:: Stored data ::
——

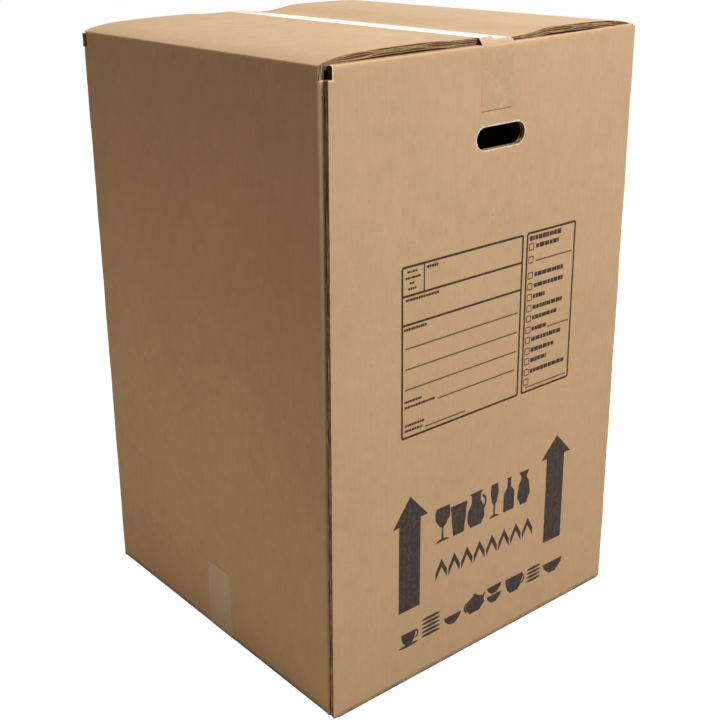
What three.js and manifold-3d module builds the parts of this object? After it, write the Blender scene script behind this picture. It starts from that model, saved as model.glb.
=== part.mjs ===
// A closed moving carton for dishes, folded from one sheet of double-wall board.
// Millimetres, +Z up. The origin is the middle of the base. The printed front panel faces -Y
// and the glued corner joint is the upright edge between the front (-Y) and left (-X) panels.
import * as THREE from 'three';
import { mergeVertices } from 'three/addons/utils/BufferGeometryUtils.js';
import Module from 'manifold-3d';

// Board: two flutes between three liners
const boardThickness = 7;
const linerThickness = 0.55;
const outerFluteHeight = 2.35;
const innerFluteHeight = 3.0;
const edgeGrooveDepth = 2.5;

// Inside of the closed carton
const insideWidth = 457;
const insideDepth = 457;
const insideHeight = 715;

// Folds
const cornerOutsideRadius = 7;
const cornerInsideRadius = 1;
const foldReach = 8;
const crushedThickness = 4;
const crushFade = 10;
const layerGap = 0.4;
const flapSideClearance = 1;

// Shape of the closing flaps: how far they arch past their fold and dip again at the seam
const archFade = 25;
const topArch = 9;
const topFoldOverInnerFlap = 0.6;
const topSeamDip = 2;
const bottomArch = 3;
const bottomSeamDip = 0.8;
const dipStartFromSeam = 95;
const dipEndFromSeam = 40;
const outerSeamGap = 1.6;
const innerSeamGap = 3;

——

:: Task to complete ::
Each line of the material should be duplicated exactly, please.

:: Written reply ::
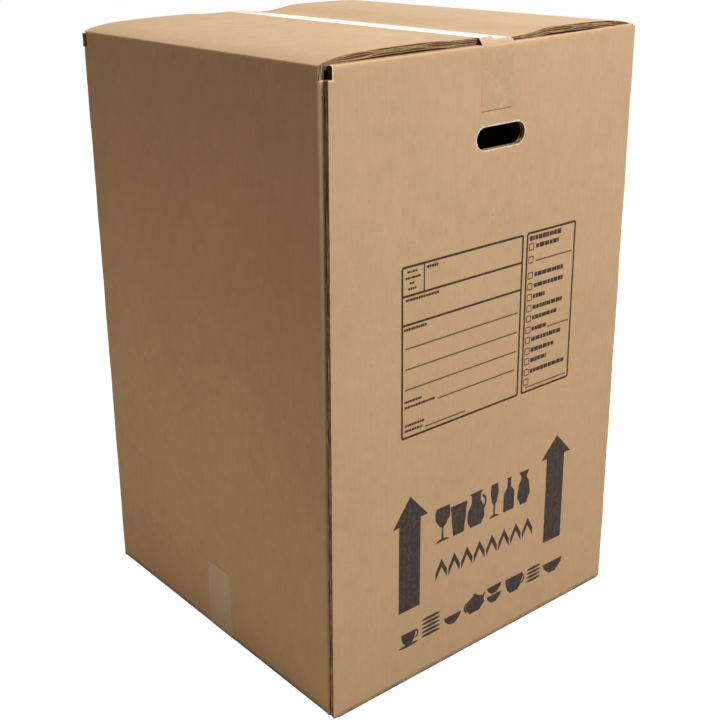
What three.js and manifold-3d module builds the parts of this object? After it, write the Blender scene script behind this picture. It starts from that model, saved as model.glb.
=== part.mjs ===
// A closed moving carton for dishes, folded from one sheet of double-wall board.
// Millimetres, +Z up. The origin is the middle of the base. The printed front panel faces -Y
// and the glued corner joint is the upright edge between the front (-Y) and left (-X) panels.
import * as THREE from 'three';
import { mergeVertices } from 'three/addons/utils/BufferGeometryUtils.js';
import Module from 'manifold-3d';

// Board: two flutes between three liners
const boardThickness = 7;
const linerThickness = 0.55;
const outerFluteHeight = 2.35;
const innerFluteHeight = 3.0;
const edgeGrooveDepth = 2.5;

// Inside of the closed carton
const insideWidth = 457;
const insideDepth = 457;
const insideHeight = 715;

// Folds
const cornerOutsideRadius = 7;
const cornerInsideRadius = 1;
const foldReach = 8;
const crushedThickness = 4;
const crushFade = 10;
const layerGap = 0.4;
const flapSideClearance = 1;

// Shape of the closing flaps: how far they arch past their fold and dip again at the seam
const archFade = 25;
const topArch = 9;
const topFoldOverInnerFlap = 0.6;
const topSeamDip = 2;
const bottomArch = 3;
const bottomSeamDip = 0.8;
const dipStartFromSeam = 95;
const dipEndFromSeam = 40;
const outerSeamGap = 1.6;
const innerSeamGap = 3;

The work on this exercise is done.